EXERCISE:
Take the data below and write out exactly the lines from the one with "frontPanel(side, side.sign > 0);" through the one with "obj.parent = empty"; omit every other line.

GIVEN DATA:
-- -- --

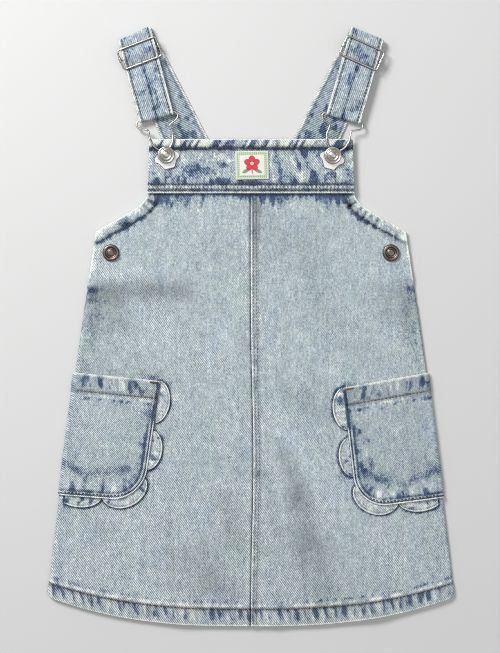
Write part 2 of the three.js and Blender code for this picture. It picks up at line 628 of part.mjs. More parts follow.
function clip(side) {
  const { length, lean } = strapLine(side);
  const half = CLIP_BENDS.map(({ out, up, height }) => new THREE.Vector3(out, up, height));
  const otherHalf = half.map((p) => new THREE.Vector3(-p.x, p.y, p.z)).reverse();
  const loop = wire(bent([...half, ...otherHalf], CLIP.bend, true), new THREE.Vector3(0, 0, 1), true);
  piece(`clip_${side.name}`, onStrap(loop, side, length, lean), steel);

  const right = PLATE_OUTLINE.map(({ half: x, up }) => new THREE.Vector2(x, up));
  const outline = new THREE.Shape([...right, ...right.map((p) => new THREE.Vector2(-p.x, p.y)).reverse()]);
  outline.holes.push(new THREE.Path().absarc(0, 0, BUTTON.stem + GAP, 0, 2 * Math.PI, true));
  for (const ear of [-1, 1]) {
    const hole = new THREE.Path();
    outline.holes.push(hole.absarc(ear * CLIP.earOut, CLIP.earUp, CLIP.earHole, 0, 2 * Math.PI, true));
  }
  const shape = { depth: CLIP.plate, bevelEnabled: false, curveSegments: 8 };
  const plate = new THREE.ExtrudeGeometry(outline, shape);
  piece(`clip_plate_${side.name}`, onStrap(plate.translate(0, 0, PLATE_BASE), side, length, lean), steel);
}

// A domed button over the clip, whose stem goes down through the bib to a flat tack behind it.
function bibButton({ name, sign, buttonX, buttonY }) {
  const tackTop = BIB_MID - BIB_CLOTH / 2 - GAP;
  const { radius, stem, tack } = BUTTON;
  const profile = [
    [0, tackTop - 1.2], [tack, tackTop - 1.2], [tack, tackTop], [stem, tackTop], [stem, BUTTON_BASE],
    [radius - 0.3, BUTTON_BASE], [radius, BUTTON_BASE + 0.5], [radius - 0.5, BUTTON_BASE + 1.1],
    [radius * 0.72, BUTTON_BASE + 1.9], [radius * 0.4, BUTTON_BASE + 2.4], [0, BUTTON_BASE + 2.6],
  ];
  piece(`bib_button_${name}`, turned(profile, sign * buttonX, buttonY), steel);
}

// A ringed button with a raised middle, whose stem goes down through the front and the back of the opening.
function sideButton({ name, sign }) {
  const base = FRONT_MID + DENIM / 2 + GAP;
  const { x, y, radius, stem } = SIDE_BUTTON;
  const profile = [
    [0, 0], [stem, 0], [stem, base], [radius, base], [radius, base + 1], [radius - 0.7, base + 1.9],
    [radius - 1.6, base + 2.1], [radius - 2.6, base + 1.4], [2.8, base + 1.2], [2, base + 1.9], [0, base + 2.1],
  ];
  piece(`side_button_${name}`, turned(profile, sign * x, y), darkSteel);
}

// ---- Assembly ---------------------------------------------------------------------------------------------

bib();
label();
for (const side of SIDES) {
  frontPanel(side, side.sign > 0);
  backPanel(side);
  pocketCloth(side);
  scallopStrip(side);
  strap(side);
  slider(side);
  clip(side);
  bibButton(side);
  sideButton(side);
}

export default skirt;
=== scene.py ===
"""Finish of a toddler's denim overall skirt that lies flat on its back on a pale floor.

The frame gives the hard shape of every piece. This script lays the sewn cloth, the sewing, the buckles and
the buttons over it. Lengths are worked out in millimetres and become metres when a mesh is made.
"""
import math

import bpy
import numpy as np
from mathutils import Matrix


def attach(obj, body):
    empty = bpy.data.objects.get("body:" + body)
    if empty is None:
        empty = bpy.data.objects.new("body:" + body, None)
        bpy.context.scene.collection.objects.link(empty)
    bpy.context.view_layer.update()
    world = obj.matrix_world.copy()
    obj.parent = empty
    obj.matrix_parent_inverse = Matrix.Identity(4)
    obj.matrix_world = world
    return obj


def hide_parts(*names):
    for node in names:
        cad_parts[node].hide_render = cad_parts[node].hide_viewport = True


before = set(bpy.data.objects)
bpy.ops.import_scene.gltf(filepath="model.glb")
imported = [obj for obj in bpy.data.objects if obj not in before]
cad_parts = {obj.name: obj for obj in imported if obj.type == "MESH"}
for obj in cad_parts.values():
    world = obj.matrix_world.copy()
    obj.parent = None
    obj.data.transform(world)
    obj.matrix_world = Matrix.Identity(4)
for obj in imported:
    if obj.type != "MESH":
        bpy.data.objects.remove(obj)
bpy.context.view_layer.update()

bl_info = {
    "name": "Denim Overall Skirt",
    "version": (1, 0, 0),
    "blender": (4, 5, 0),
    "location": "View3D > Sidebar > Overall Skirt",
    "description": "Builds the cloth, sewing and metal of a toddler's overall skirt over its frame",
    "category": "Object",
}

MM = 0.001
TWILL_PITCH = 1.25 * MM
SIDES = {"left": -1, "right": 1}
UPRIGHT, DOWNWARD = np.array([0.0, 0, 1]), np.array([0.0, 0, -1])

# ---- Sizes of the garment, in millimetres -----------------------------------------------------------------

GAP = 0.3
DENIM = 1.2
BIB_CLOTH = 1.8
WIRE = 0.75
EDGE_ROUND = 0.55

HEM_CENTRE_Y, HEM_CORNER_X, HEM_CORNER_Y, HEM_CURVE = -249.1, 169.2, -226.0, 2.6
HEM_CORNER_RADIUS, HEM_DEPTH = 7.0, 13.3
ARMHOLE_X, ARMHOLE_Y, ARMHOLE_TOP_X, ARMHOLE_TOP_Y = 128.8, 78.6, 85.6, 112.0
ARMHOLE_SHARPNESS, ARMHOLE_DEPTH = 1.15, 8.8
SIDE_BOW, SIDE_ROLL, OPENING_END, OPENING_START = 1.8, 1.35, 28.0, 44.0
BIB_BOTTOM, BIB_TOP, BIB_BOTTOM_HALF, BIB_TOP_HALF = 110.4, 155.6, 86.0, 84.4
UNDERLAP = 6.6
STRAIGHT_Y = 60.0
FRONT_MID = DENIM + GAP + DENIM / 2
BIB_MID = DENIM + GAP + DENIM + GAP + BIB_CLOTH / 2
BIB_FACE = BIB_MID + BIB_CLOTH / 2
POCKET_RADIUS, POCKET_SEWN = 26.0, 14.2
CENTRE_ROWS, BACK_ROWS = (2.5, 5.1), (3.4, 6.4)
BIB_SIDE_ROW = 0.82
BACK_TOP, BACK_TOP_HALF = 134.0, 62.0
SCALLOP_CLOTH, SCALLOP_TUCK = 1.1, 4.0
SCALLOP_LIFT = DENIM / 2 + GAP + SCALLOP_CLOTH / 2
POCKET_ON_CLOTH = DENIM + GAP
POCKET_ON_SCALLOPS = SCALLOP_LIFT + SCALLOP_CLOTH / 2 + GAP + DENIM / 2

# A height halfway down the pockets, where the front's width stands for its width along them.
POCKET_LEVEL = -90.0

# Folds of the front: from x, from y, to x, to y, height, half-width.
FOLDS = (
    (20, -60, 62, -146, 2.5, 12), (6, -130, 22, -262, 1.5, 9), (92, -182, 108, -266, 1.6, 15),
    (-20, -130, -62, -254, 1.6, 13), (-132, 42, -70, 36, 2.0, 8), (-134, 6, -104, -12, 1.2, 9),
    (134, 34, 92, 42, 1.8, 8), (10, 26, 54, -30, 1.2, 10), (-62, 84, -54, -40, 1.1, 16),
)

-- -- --

WRITTEN REPLY:
  frontPanel(side, side.sign > 0);
  backPanel(side);
  pocketCloth(side);
  scallopStrip(side);
  strap(side);
  slider(side);
  clip(side);
  bibButton(side);
  sideButton(side);
}

export default skirt;
=== scene.py ===
"""Finish of a toddler's denim overall skirt that lies flat on its back on a pale floor.

The frame gives the hard shape of every piece. This script lays the sewn cloth, the sewing, the buckles and
the buttons over it. Lengths are worked out in millimetres and become metres when a mesh is made.
"""
import math

import bpy
import numpy as np
from mathutils import Matrix


def attach(obj, body):
    empty = bpy.data.objects.get("body:" + body)
    if empty is None:
        empty = bpy.data.objects.new("body:" + body, None)
        bpy.context.scene.collection.objects.link(empty)
    bpy.context.view_layer.update()
    world = obj.matrix_world.copy()
    obj.parent = empty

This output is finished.